The crucial thing about wind is that it usually fades gracefully, even in extremely severe circumstances such as Klaus. Below is a chart that shows total output from Spain’s 15 or so gigawatts of wind turbines, spread across the country but concentrated along the Atlantic coasts from Vigo northwards. You will see that the decline during the passage of Klaus is almost a straight line, with only minor unexpected bumps. By 03.00, the position is beginning to stabilise. The chart logs estimated wind output every ten minutes and in only two of the 65 ten-minute periods did output fall by more than 5%. The mean percentage variation from one reading to the next was 0.72%.[*]
The maximum loss of power in any ten minutes was about 450 MW and this occurred quite late in the course of the storm, when the control room was already directing surplus electricity back into pumped storage reservoirs.
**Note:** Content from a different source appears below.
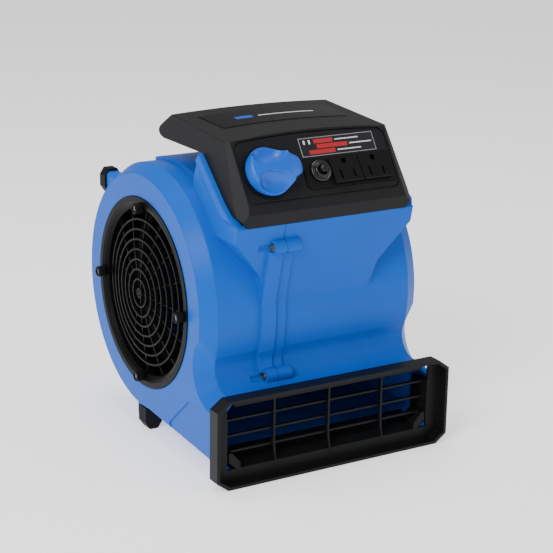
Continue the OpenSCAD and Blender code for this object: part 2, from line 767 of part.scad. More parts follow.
// Three arms carry the motor on the flange of the right inlet cone
module motor_bracket() color("#7d8084") place() on_axle(bracket_x) difference() {
    foot_h = bracket_x - cone_flange_x - eps;
    union() {
        tube(34, 16, 3);
        for (a = arm_angles) rotate([0, 0, a]) {
            translate([30, -7, 0]) cube([51, 14, 3]);
            translate([arm_hole_r, 0, -foot_h]) cylinder(r = 3.3, h = foot_h + 1);
        }
    }
    for (a = arm_angles) rotate([0, 0, a]) {
        translate([arm_hole_r, 0, -20]) cylinder(r = 1.7, h = 30);
        translate([24, 0, -1]) cylinder(r = 2.1, h = 10);
    }
}

module bracket_screws() color(steel) place() on_axle(bracket_x) for (a = arm_angles) rotate([0, 0, a]) {
    translate([24, 0, 3]) cylinder(r = 3.6, h = 2.4);
    translate([24, 0, 0.1]) cylinder(r = 2, h = 3);
    translate([arm_hole_r, 0, 3]) cylinder(r = 2.9, h = 2);
    translate([arm_hole_r, 0, -15]) cylinder(r = 1.5, h = 18.5);
}

module motor_shaft() color(steel) place() on_axle(-14) difference() {
    cylinder(r = shaft_r, h = motor_x[1] + 26);
    translate([shaft_r - 0.8, -5, -1]) cube([5, 10, 24]);
}

module motor_rotor() color("#9b9da1") place() on_axle(motor_x[0] + 12) difference() {
    cylinder(r = 22.5, h = 36);
    translate([0, 0, -1]) cylinder(r = shaft_r, h = 38);
}

module fan_disc() color("#2b2c2f") place() on_axle(-12) difference() {
    union() {
        cylinder(r = 12, h = 18);
        translate([0, 0, 11]) cylinder(r = fan_r, h = 2);
    }
    difference() {
        translate([0, 0, -1]) cylinder(r = shaft_r, h = 30);
        translate([shaft_r - 0.8, -5, -4]) cube([5, 10, 26]);
    }
    translate([0, 0, 5]) rotate([0, 90, 0]) cylinder(r = 2, h = 20);
    for (i = [0:5]) rotate([0, 0, i * 60]) translate([38, 0, 5]) cylinder(r = 8, h = 10);
}

module fan_set_screw() color(steel) place() on_axle(-7) translate([shaft_r - 0.8, 0, 0])
    rotate([0, 90, 0]) cylinder(r = 2, h = 7);

// One curved blade between the inner and the outer radius
function blade_line(t) = [fan_in_r + t * (fan_r - 0.6 - fan_in_r), 9 * (1 - sqrt(1 - pow(0.92 * t, 2)))];

module blade() {
    steps = 5;
    thick = 1.2;
    lead = [for (i = [0:steps]) blade_line(i / steps)];
    trail = [for (i = [steps:-1:0]) blade_line(i / steps) + [0, thick]];
    polygon(concat(lead, trail));
}

module fan_blades() color("#2b2c2f") place() for (side = [-1, 1])
    on_axle(side < 0 ? -fan_half + 2 : 1) linear_extrude(fan_half - 3) for (i = [0:blades - 1])
        rotate(i * 360 / blades) blade();

module fan_rings() color("#2b2c2f") place() for (x = [-fan_half, fan_half - 2])
    on_axle(x) tube(fan_r, fan_in_r, 2);

// ---- electrics in the saddle ----

module capacitor() color("#b5b8bc") place() translate([12, capacitor_at[0], capacitor_at[1]])
    rotate([0, 90, 0]) {
    cylinder(r = capacitor_r, h = 42);
    for (s = [-1, 1]) translate([s * 3 - 0.4, -2.5, 41.9]) cube([0.8, 5, 7]);
}

// Clip with a foot on the rear wall of the saddle
module capacitor_clip() color(steel) place() translate([28, capacitor_at[0], capacitor_at[1]])
    rotate([0, 90, 0]) difference() {
        union() {
            cylinder(r = capacitor_r + 1.4, h = 10);
            translate([-8, capacitor_r, 0]) cube([8,
                saddle_end_y - 1.02 - capacitor_at[0] - capacitor_r, 10]);
        }
        translate([0, 0, -1]) cylinder(r = capacitor_r, h = 12);
    }

// Bushing for the mains cord
module cord_gland() color(rubber) place() translate([cord_at[0], 0, cord_at[1]]) rotate([-90, 0, 0])
    difference() {
    union() {
        translate([0, 0, 250]) cylinder(r = 5.9, h = 9);
        translate([0, 0, 258.4]) cylinder(r = 9.5, h = 1.6);
        translate([0, 0, 259.9]) cylinder(r1 = 7.5, r2 = 6, h = depth - 259.9);
    }
    translate([0, 0, 240]) cylinder(r = 3.8, h = 40);
}

housing_left();
housing_right();
outlet_grille();
inlet_grille_left();
inlet_grille_right();
grille_posts_left();
grille_posts_right();
grille_screws_left();
grille_screws_right();
inlet_cone_left();
inlet_cone_right();
upper_feet();
lower_feet();
control_housing();
handle_cover();
control_panel();
outlet_panel();
receptacle_left();
receptacle_right();
receptacle_bodies();
breaker_collar();
breaker_body();
reset_button();
dial_ring();
rotary_switch();
switch_shaft();
speed_knob();
panel_label();
handle_label();
panel_screws();
housing_screws();
motor_shell();
motor_cap_inner();
motor_cap_outer();
motor_stator();
motor_bracket();
bracket_screws();
bearing_inner();
bearing_outer();
motor_shaft();
motor_rotor();
fan_disc();
fan_blades();
fan_rings();
fan_set_screw();
capacitor();
capacitor_clip();
cord_gland();
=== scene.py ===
"""Looks of the air mover: sculpted knob, reset button, rubber posts, finishes and the studio.

Every length is in metres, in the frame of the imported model. The base of the machine is at z = 0
and the outlet faces -Y.
"""

import math

import bmesh
import bpy
import numpy as np
from bpy.props import FloatProperty, FloatVectorProperty, PointerProperty
from mathutils import Matrix, Vector


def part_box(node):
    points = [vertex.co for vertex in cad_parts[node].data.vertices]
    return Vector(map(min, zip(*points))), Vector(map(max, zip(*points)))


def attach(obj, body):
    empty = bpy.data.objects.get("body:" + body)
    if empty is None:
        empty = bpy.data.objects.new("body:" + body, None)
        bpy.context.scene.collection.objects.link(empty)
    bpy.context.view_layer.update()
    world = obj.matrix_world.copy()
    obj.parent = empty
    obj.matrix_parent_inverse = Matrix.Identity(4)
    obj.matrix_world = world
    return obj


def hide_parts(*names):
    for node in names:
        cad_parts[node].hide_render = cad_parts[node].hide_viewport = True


bl_info = {
    "name": "Air Mover",
    "version": (1, 0, 0),
    "blender": (4, 5, 0),
    "location": "3D View > Sidebar > Air Mover",
    "description": "Builds the looks of an air mover round its fixed frame",
    "category": "Object",
}

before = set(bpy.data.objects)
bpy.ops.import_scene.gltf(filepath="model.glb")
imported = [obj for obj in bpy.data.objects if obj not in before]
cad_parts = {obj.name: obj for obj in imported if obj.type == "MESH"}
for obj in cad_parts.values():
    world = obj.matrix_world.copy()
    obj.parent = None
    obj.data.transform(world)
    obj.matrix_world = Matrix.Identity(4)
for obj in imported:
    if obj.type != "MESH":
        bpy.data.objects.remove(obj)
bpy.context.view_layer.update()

MM = 0.001
DEPTH = 262 * MM
PANEL_ANGLE = math.radians(56)
PANEL_FOOT = np.array([0.0, 25 * MM - DEPTH / 2, 228.5 * MM])
PANEL_ACROSS = np.array([1.0, 0.0, 0.0])
PANEL_UP = np.array([0.0, math.cos(PANEL_ANGLE), math.sin(PANEL_ANGLE)])
PANEL_OUT = np.array([0.0, -math.sin(PANEL_ANGLE), math.cos(PANEL_ANGLE)])
KNOB_PLACE = (-48.5 * MM, 23.5 * MM)
BUTTON_PLACE = (0.0, 19.5 * MM)
LABEL_PLACE = (24 * MM, 41 * MM)
AXLE = np.array([0.0, 147.7 * MM - DEPTH / 2, 126.6 * MM])
POST_CIRCLE = 75 * MM
SEAM_X = -40 * MM

CROWN_DROP = 2.0 * MM
CROWN_RADIUS = 20.5 * MM
SCOOP_SPREAD = 0.24
SCOOP_RISE = 0.6 * MM
NOSE_WIDTH = 0.38
KNOB_FOOT = 1.5 * MM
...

The control could instantaneously reduce the amount of power being sent to pump water into high reservoirs in response to the few cases of sharp declines in wind turbine availability.
The lesson from this event is profoundly cheering. The Spanish electricity system was expecting up to about 45% of its power on the night of 23/24 January to come from wind. The outturn was about 16% for most of the night. The system handled the problem with no outages.